Errors are divided into the following categories:

  • Errors on document level prefixed with DE, meaning that the entire document could not be processed and is omitted from the training.
  • Errors on label level prefixed with LE, meaning that one or more labels in the ground truth of the document could not be parsed correctly and is ignored during training.
  • Errors on trainability level are prefixed with TE, meaning that the entire label is un-trainable, and therefore ignored during training.
Error CodeDescription
DE001Generic document error. Something went wrong in parsing the document, we cannot give you more concrete information as of now.
DE002Missing ground truth error. No ground truth found in document.
LE001Generic label error. Something went wrong in parsing the label, we cannot give you more concrete information as of now.

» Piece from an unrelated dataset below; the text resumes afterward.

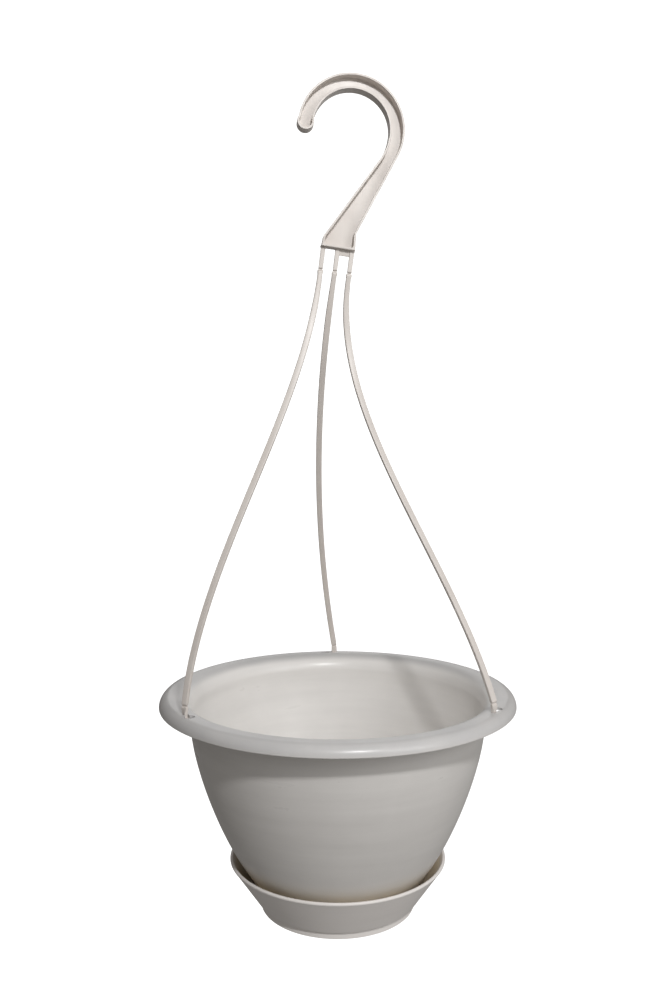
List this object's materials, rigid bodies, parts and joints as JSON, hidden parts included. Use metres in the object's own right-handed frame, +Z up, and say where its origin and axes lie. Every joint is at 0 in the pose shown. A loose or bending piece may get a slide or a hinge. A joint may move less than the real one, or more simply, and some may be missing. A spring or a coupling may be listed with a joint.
{
  "type": "hanging basket",
  "caption": "Moulded plastic hanging plant pot with a rolled rim, a clip-on drip saucer, and a hook that carries it on curved strands locked in keyhole slots.",
  "frame": {"origin": "seat of the hook: the point of the crown's inner face that rests on a rail, straight above the pot's axis", "axes": "+Z up, -Y towards the front of the basket, the hook opens to -X"},
  "size_m": [0.254, 0.254, 0.5877],
  "materials": {
    "hanger_plastic": "warm cream moulded polypropylene, satin",
    "pot_plastic": "off-white moulded polypropylene, satin",
    "saucer_plastic": "off-white moulded polypropylene, satin"
  },
  "bodies": {
    "hook": {"hook": "hanger_plastic"},
    "strands": {"strand_left": "hanger_plastic", "strand_right": "hanger_plastic", "strand_back": "hanger_plastic", "rim_anchor_left": "hanger_plastic", "rim_anchor_right": "hanger_plastic", "rim_anchor_back": "hanger_plastic"},
    "pot": {"pot": "pot_plastic"},
    "saucer": {"saucer": "saucer_plastic"}
  },
  "joints": [
    {"name": "basket_swing", "type": "hinge", "parent": "hook", "child": "strands", "pos_m": [-0.00204, -0.00021, -0.12212], "axis": [0.986, 0.1036, -0.1305], "range_deg": [-60, 60]},
    {"name": "rim_lock_turn", "type": "hinge", "parent": "strands", "child": "pot", "pos_m": [0, 0, -0.41905], "axis": [0, 0, -1], "range_deg": [0, 3.65]},
    {"name": "saucer_pull_off", "type": "slide", "parent": "pot", "child": "saucer", "axis": [0, 0, -1], "range_m": [0, 0.06]}
  ]
}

LE002Invalid date error. Date value must be a string on ISO format YYYY-MM-DD.
LE003Invalid amount error. Amount value must be a string, int or float and is parsed with two decimals, such as 123.45 or -123.45.
LE004Invalid numeric error. Numeric value must be a string, int or float. If value is string it must be parseable as a number.
LE005Invalid digits error. Digits value must only contain 0123456789.
LE006Invalid enum error. Enum value is not defined in enum array of field in fieldConfig.
LE007Invalid label value. Value is incompatible with given field type in fieldConfig.
TE001Too few label values. There are too few ground truth values to be able to train on the given label.
TE002Too few unique values. The ground truth values for the given label needs to be more varied.
TE003Too unevenly distributed enum values. One or more of the enum values have considerably fewer examples than the others. Consider restructuring the enum categories.
TE004Too few distinct enum values. Need more varied enum examples in order to train on the label.